Ada hal lain perlu dicatat, misalnya adanya sejumlah kejanggalan dalam prosedur penalangan Century. Apalagi jumlah Rp 6,7 triliun dirasakan terlalu besar untuk Indonesia yang sebagian besar rakyatnya masih jauh dari sejahtera. Tidak heran Kwik Kian Gie menyebut alasan ”dampak sistemik” sebagai kamuflase, yang dalam logika disebut slippery slope.
Seandainya Bank Century ditutup tempo hari dan terjadi hal-hal negatif seperti dalam argumentasi Boediono dan Sri Mulyani, apakah semua itu disebabkan oleh dampak sistemik penutupan Century?
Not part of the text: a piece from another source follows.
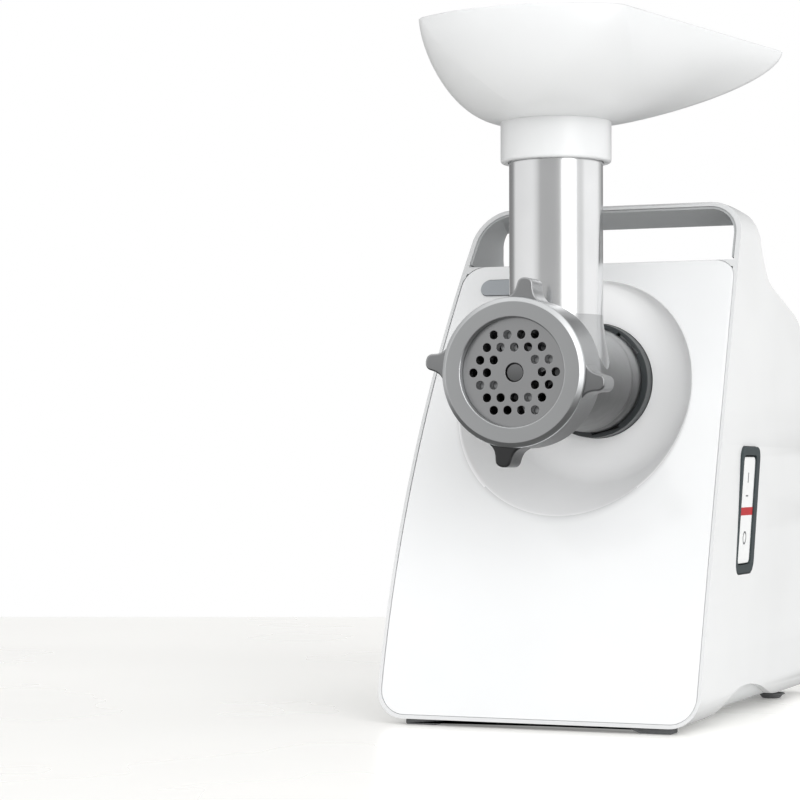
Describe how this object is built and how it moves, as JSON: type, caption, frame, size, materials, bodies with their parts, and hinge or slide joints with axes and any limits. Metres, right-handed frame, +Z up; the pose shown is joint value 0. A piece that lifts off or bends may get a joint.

Hampir pasti tidak! Bukankah masih ada penyebab lain, seperti tidak adanya visi pembangunan yang tepat dari pemerintah, suburnya praktik korupsi, tidak fokusnya program pemerintah, Darwinisme sosial, atau ideologi neolib dalam penanganan masalah ekonomi?
Karena risiko sistemik dan rangkaian dampak negatifnya merupakan slippery slope, tampaknya ada agenda lain dalam talangan Bank Century. Inilah yang harus ditemukan oleh KPK dan Pansus Century di DPR.